Thursday, February 5, 2015

"I'm Not Charlie" Apologists

Update:
Someone wrote a letter to the Eugene's Register Guard in response to my letter, mentioning me by name and then listing the obvious yet disingenuous points about how one being born into a culture/religion is not by choice, you're born into it. If you're from a Hindu culture/region, no doubt you'll be born Hindu and raised Hindu, etc. Yet, the letter writer concluded, one should not go to such lengths as the terrorists did in France to protest insults to their beliefs. Duh.

As I said.

The point does seem to be missed. Once you're all grown up and all, with enough intelligence to travel and think and you know, stuff like that, then you're responsible enough to know that your beliefs do not give you any rights over anyone else. It's that simple. Pedantically explaining how "cultures" and "regional religions" are impactful upon a human being ignores the issue.

Letter I wrote, published Sunday, Feb. 1st in the Register Guard:

Letters in the editor’s mailbag from Sunday’s print edition | Opinion | The Register-Guard | Eugene, Oregon: Don’t blame victims of terrorism

Almost as frightening as the psychotics who murder in the name of their god are those who put the onus of terrorist acts on the victims. The two simply do not merit comparison — vicious killers filled with a crazed thirst for death defending a god vs. those who mock or criticize that god.

Apologists attack the victims of Charlie Hebdo for being ... well, it doesn’t matter what they were being. What they weren’t being was murderous in the name of a god.
 

Letter writers to The Register-Guard have used analogies to support their stance that they are “not Charlie”: Don’t poke a hornet’s nest and expect to not get stung; don’t walk in the woods and expect a grizzly not to attack, etc.

Expecting humans to quell their creativity or suppress their disagreements because it might upset someone is naive.

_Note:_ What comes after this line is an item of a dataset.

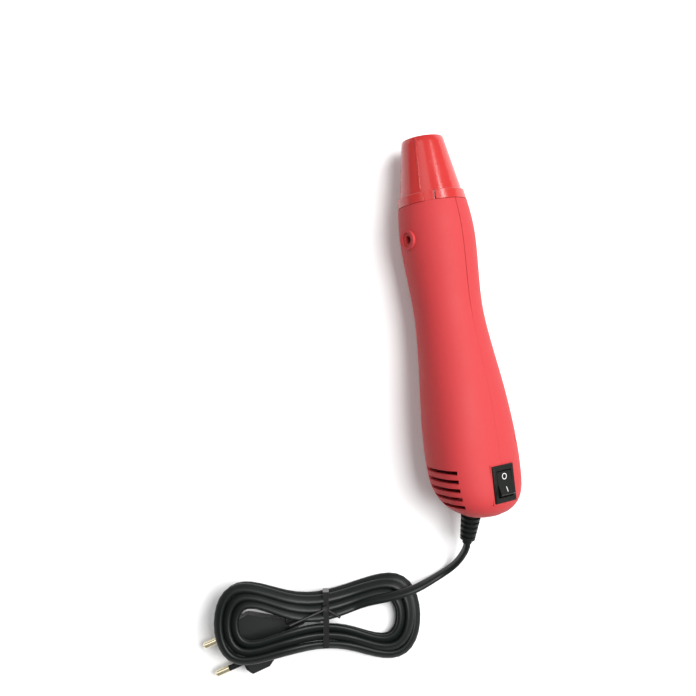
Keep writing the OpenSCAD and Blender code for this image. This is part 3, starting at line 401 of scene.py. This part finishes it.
# The housing is two half shells of satin coral plastic with a fine moulded grain. They meet
# in one plane, and their joint gapes a hair's breadth at the front and closes to the rear.
coral = finish(
    "coral_plastic", (0.41, 0.034, 0.037), smooth=0.52, rough=0.74, scale=1400, lift=0.00002,
    gloss=0.22, drift=0.03,
)
joints = {joint["name"]: joint for joint in frame["record"]["behaviour"]["joints"]}
across = Vector(joints["rocker_tilt"]["axis"])
forward = Vector(joints["fan_spin"]["axis"])
fan_place = Vector(joints["fan_spin"]["pos_m"])
shell_edge = 0.00025
parting_reach = 0.02 * mm
rear_gape = 0.03 * mm
more_gape = 0.14 * mm
gape_from = 30 * mm
gape_over = 30 * mm
for name, side in (("shell_left", -1), ("shell_right", 1)):
    shell = tool_node(name, coral, bevel=shell_edge)
    for v in shell.data.vertices:
        from_fan = v.co - fan_place
        if abs(from_fan.dot(across)) < parting_reach:
            opened = ease((from_fan.dot(forward) - gape_from) / gape_over)
            v.co += across * side * (rear_gape + more_gape * opened)
    even_shading = shell.modifiers.new("even_shading", "WEIGHTED_NORMAL")
    even_shading.keep_sharp = True

# The nozzle is a glossier, purer red, in a plastic that stands the heat. It is moulded in one
# piece with its collar, and its spigot snaps between the shells.
nozzle_red = finish(
    "nozzle_red", (0.39, 0.021, 0.019), smooth=0.14, rough=0.3, scale=260, lift=0.00001,
    gloss=0.5, drift=0.05,
)
tool_node("nozzle", nozzle_red, bevel=shell_edge)

# The rocker switch is a glossy black moulding that snaps into the flat pad of the shells. Its
# rocker tilts in the bezel, and has a white bar and a white ring printed on its two faces.
switch_black = finish(
    "switch_black", (0.006, 0.007, 0.006), smooth=0.24, rough=0.38, scale=900, lift=0.00001,
    gloss=0.3, drift=0.15,
)
rocker_edge = 0.0002
tool_node("switch_body", switch_black, bevel=soft_edge)
tool_node("switch_rocker", switch_black, bevel=rocker_edge)
outward = across.cross(forward)
pad_slope = math.radians(4)
rocker_tilt = math.radians(10)
face_place = 3.7 * mm
face_rise = 3.15 * mm


def rocker_face(side):
    """Axes on one face of the rocker: X across, Y to the nozzle and Z out of the face."""
    rocker_axes = Matrix((across, forward, outward)).transposed()
    swing = Matrix.Rotation(pad_slope - rocker_tilt, 3, "X")
    on_face = Vector((0, side * face_place, face_rise))
    place = Vector(joints["rocker_tilt"]["pos_m"]) + rocker_axes @ swing @ on_face
    slope = Matrix.Rotation(side * rocker_tilt, 3, "X")
    return Matrix.Translation(place) @ (rocker_axes @ swing @ slope).to_4x4()


def ring_order(at):
    """A number for a point of the ring, row by row and round, which orders its parts."""
    row = round(2 * at.xy.length / stroke) + 100 * round(at.z / mark_rise)
    return math.atan2(at.y, at.x) + 10 * row


def rocker_mark(name, bm, side):
    """A white mark on one face of the rocker."""
    bmesh.ops.transform(bm, matrix=rocker_face(side), verts=bm.verts)
    mark = place_mesh(name, bm)
    mark.data.materials.append(mark_white)
    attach(mark, "rocker")


mark_white = finish("mark_white", (0.75, 0.76, 0.74), smooth=0.4, rough=0.6, scale=900, lift=0.000004)
stroke = 0.36 * mm
bar_long = 3 * mm
ring_radius = 1.6 * mm
mark_rise = 0.04 * mm
ring_steps = 32
bar_bm = bmesh.new()
bmesh.ops.create_cube(bar_bm, size=1, matrix=Matrix.Diagonal((stroke, bar_long, 2 * mark_rise, 1)))
rocker_mark("mark_on", bar_bm, -1)
ring_bm = bmesh.new()
ring_place = Matrix.Translation((ring_radius, 0, 0)) @ Matrix.Rotation(math.pi / 2, 4, "X")
bmesh.ops.create_grid(ring_bm, size=0.5, matrix=ring_place @ Matrix.Diagonal((stroke, 2 * mark_rise, 1, 1)))
bmesh.ops.delete(ring_bm, geom=ring_bm.faces[:], context="FACES_ONLY")
bmesh.ops.spin(
    ring_bm, geom=ring_bm.verts[:] + ring_bm.edges[:], cent=(0, 0, 0), axis=(0, 0, 1),
    angle=2 * math.pi, steps=ring_steps, use_merge=True,
)
ring_bm.verts.sort(key=lambda v: ring_order(v.co))
ring_bm.edges.sort(key=lambda e: ring_order((e.verts[0].co + e.verts[1].co) / 2))
ring_bm.faces.sort(key=lambda f: ring_order(f.calc_center_median()))
rocker_mark("mark_off", ring_bm, 1)

# The pieces inside the housing show through the nozzle and the slots: a bright steel tube
# round mica and a wire coil, and a small motor with its fan, board, wires and screws.
drawn = (6, 1, 6)
steel = finish(
    "bright_steel", (0.62, 0.62, 0.62), smooth=0.2, rough=0.42, scale=300, lift=0.000006,
    metallic=1.0, stretch=drawn,
)
mica = finish(
    "mica", (0.5, 0.38, 0.2), smooth=0.3, rough=0.6, scale=160, lift=0.00003,
    drift=0.25, stretch=(3, 1, 1),
)
copper = finish(
    "copper", (0.72, 0.36, 0.2), smooth=0.24, rough=0.4, scale=400, lift=0.000005,
    metallic=1.0, stretch=drawn,
)
brass = finish(
    "brass", (0.8, 0.6, 0.32), smooth=0.24, rough=0.4, scale=400, lift=0.000005,
    metallic=1.0, stretch=drawn,
)
board_green = finish(
    "board_green", (0.03, 0.16, 0.06), smooth=0.3, rough=0.5, scale=500, lift=0.00001,
    drift=0.15,
)
wire_sleeve = finish(
    "wire_sleeve", (0.5, 0.46, 0.4), smooth=0.5, rough=0.7, scale=1200, lift=0.00002,
    drift=0.1,
)
inner_finish = {
    "steel": steel, "mica": mica, "copper": copper, "brass": brass, "board": board_green,
    "wire": wire_sleeve, "black_plastic": switch_black, "cord_rubber": sheath,
}
done = {
    "shell_left", "shell_right", "nozzle", "switch_body", "switch_rocker", "strain_relief",
    "plug_body", "plug_pins", "pin_sleeves", "twist_tie", "cord_lead", "cord_hank", "cord_tail",
}
for part in frame["record"]["subparts"]:
    if part["node"] not in done:
        tool_node(part["node"], inner_finish[part["material_slot"]])

# The tool lies on a white table under soft studio light: a large soft box high on its right, a
# weak one on its left, and a small one ahead that draws a bright line on the glossy nozzle.
table_half = 4
floor_bm = bmesh.new()
bmesh.ops.create_grid(floor_bm, x_segments=1, y_segments=1, size=table_half)
floor = place_mesh("floor", floor_bm)
white = finish(
    "white_table", (0.9, 0.9, 0.9), smooth=0.55, rough=0.65, scale=200, lift=0.000001,
    drift=0.0,
)
floor.data.materials.append(white)


def soft_box(name, place, aim, size, power):
    """A square area light that faces a point."""
    light = bpy.data.lights.new(name, "AREA")
    light.size = size
    light.energy = power
    obj = bpy.data.objects.new(name, light)
    obj.location = place
    obj.rotation_euler = (Vector(aim) - Vector(place)).to_track_quat("-Z", "Y").to_euler()
    bpy.context.scene.collection.objects.link(obj)


tool_middle = (-0.03, 0, 0)
nozzle_middle = (0, 0.1, 0.03)
soft_box("key_light", place=(0.74, 0.08, 1.36), aim=tool_middle, size=1.12, power=44)
soft_box("fill_light", place=(-0.48, 0.8, 1.44), aim=tool_middle, size=1, power=5)
soft_box("glint_light", place=(1.02, 0.92, 1.36), aim=nozzle_middle, size=0.26, power=5)
world = bpy.data.worlds.new("white_room")
bpy.context.scene.world = world
world.use_nodes = True
room = world.node_tree.nodes["Background"]
room.inputs["Color"].default_value = (1, 1, 1, 1)
room.inputs["Strength"].default_value = 0.3
bpy.context.scene.view_settings.view_transform = "Standard"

Those other humans — the ones who kill in defense of a belief — have a choice. Unlike the folksy comparisons of hornets or grizzlies that were born as such, they can choose what to believe. They have a choice on how to behave. They have a choice on how to respond to expressions and opinions different than theirs, regardless of any inanity in those opinions.
Those who don’t see the horrors of humans who thirst for control and think nothing of slaughtering humans so they can gain that control (which is thinly disguised as defense of religion) are complicit in those horrors.